=== Written problem ===
Beginning with the first line below, please repeat the material exactly, ending with the line that includes "LEAN_CHANGE = 5 * MM".
==============================
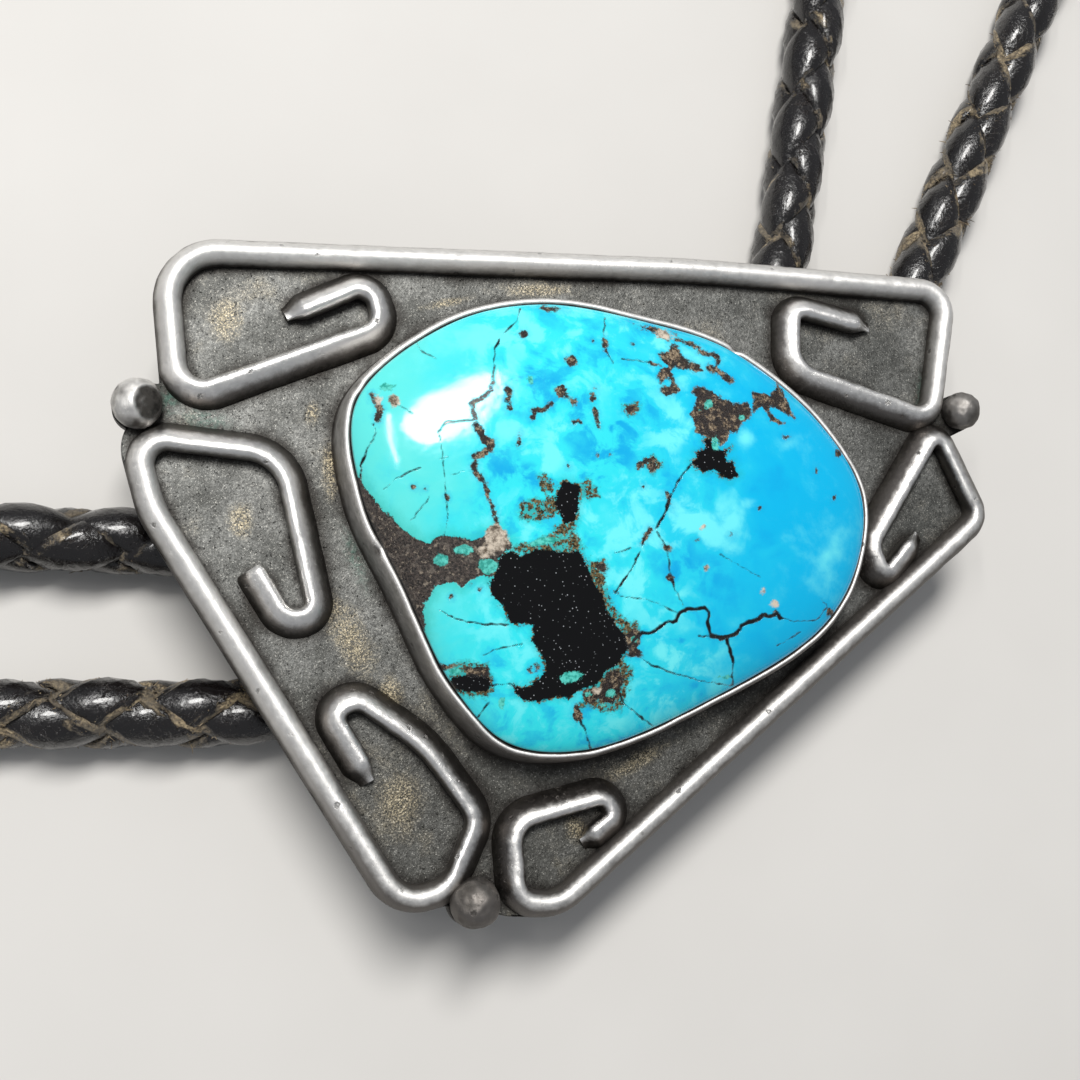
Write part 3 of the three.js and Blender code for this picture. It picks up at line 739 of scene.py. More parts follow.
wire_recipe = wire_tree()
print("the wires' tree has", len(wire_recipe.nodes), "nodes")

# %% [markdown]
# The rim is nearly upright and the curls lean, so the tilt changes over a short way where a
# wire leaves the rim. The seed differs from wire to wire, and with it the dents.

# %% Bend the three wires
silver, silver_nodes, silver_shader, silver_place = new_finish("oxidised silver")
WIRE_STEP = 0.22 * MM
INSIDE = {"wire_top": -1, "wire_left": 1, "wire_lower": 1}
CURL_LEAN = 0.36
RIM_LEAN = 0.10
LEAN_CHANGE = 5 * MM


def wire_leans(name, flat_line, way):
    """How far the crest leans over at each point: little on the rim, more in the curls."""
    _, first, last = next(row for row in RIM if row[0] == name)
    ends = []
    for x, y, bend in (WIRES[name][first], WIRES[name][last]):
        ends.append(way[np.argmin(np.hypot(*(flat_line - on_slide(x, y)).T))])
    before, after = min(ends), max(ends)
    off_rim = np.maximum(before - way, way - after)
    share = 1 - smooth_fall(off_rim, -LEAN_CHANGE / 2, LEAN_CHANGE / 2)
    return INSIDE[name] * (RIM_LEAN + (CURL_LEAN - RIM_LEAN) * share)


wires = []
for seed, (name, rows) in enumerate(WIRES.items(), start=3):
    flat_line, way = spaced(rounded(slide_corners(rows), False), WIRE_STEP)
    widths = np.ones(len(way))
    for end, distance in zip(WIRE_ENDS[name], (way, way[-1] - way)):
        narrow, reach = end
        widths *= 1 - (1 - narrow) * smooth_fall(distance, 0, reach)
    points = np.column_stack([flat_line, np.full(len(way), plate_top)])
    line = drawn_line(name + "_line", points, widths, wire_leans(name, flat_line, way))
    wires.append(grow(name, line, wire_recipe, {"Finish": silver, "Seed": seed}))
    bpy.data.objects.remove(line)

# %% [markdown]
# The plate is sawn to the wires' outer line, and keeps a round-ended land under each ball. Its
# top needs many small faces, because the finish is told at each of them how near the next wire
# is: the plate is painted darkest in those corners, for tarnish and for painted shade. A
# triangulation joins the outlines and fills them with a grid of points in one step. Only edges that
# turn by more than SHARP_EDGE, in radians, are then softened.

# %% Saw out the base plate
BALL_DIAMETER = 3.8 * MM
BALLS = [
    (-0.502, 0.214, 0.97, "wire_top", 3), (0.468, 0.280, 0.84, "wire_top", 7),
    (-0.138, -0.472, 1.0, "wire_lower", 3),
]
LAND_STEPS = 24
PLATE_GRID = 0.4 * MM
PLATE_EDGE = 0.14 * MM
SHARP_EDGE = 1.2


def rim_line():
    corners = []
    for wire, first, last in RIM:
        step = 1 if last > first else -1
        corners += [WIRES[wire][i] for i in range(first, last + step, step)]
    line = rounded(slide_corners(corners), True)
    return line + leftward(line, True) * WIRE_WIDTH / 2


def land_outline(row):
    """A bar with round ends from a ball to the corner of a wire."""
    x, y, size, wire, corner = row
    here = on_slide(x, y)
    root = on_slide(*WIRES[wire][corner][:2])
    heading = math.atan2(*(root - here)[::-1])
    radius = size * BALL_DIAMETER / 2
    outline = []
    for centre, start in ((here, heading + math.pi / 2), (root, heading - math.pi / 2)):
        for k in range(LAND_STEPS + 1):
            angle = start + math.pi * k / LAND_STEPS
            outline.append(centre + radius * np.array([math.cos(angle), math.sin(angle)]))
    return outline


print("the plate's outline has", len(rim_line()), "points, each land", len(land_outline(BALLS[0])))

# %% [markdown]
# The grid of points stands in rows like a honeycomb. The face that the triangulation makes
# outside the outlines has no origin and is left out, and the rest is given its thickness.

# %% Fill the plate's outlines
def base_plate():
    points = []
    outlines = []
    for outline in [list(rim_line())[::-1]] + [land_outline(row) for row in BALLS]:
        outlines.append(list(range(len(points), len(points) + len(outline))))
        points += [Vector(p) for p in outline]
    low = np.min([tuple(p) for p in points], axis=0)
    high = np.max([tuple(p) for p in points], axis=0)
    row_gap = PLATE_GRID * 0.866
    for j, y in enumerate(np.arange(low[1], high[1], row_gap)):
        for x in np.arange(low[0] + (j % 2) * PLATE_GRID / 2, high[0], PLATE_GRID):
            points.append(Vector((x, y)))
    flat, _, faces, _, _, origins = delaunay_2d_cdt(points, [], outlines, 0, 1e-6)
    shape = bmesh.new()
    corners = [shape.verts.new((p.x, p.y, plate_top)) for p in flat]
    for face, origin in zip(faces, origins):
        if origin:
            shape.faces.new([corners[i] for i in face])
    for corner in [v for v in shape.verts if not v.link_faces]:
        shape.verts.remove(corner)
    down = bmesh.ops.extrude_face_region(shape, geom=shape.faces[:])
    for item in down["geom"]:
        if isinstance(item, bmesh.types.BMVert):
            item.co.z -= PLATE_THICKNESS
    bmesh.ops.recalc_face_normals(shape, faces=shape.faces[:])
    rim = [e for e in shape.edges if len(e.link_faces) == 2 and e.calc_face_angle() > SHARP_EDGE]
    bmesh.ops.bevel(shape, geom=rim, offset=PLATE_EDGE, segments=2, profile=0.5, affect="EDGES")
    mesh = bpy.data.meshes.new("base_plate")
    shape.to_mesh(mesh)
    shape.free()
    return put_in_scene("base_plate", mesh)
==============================
=== Final result ===
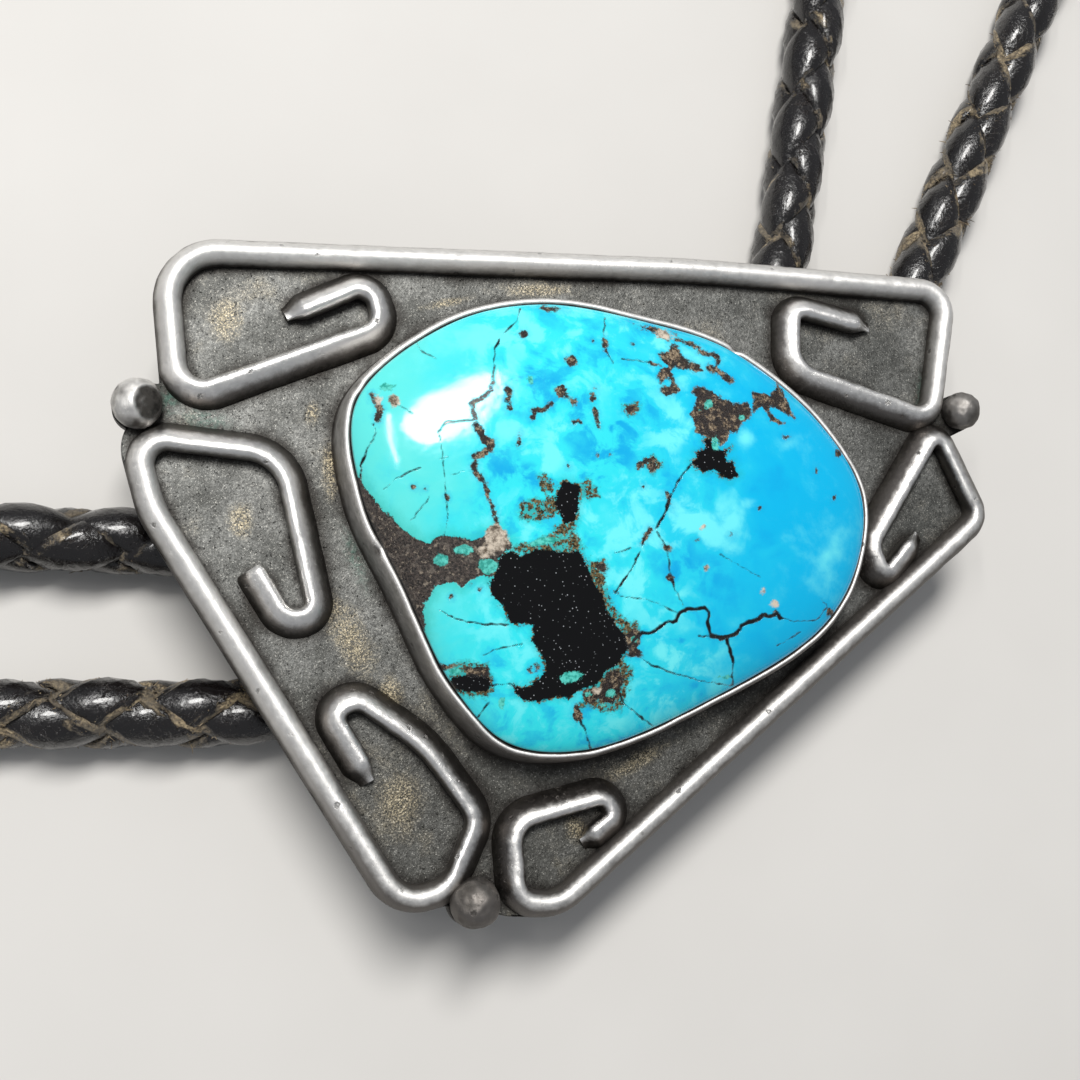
Write part 3 of the three.js and Blender code for this picture. It picks up at line 739 of scene.py. More parts follow.
wire_recipe = wire_tree()
print("the wires' tree has", len(wire_recipe.nodes), "nodes")

# %% [markdown]
# The rim is nearly upright and the curls lean, so the tilt changes over a short way where a
# wire leaves the rim. The seed differs from wire to wire, and with it the dents.

# %% Bend the three wires
silver, silver_nodes, silver_shader, silver_place = new_finish("oxidised silver")
WIRE_STEP = 0.22 * MM
INSIDE = {"wire_top": -1, "wire_left": 1, "wire_lower": 1}
CURL_LEAN = 0.36
RIM_LEAN = 0.10
LEAN_CHANGE = 5 * MM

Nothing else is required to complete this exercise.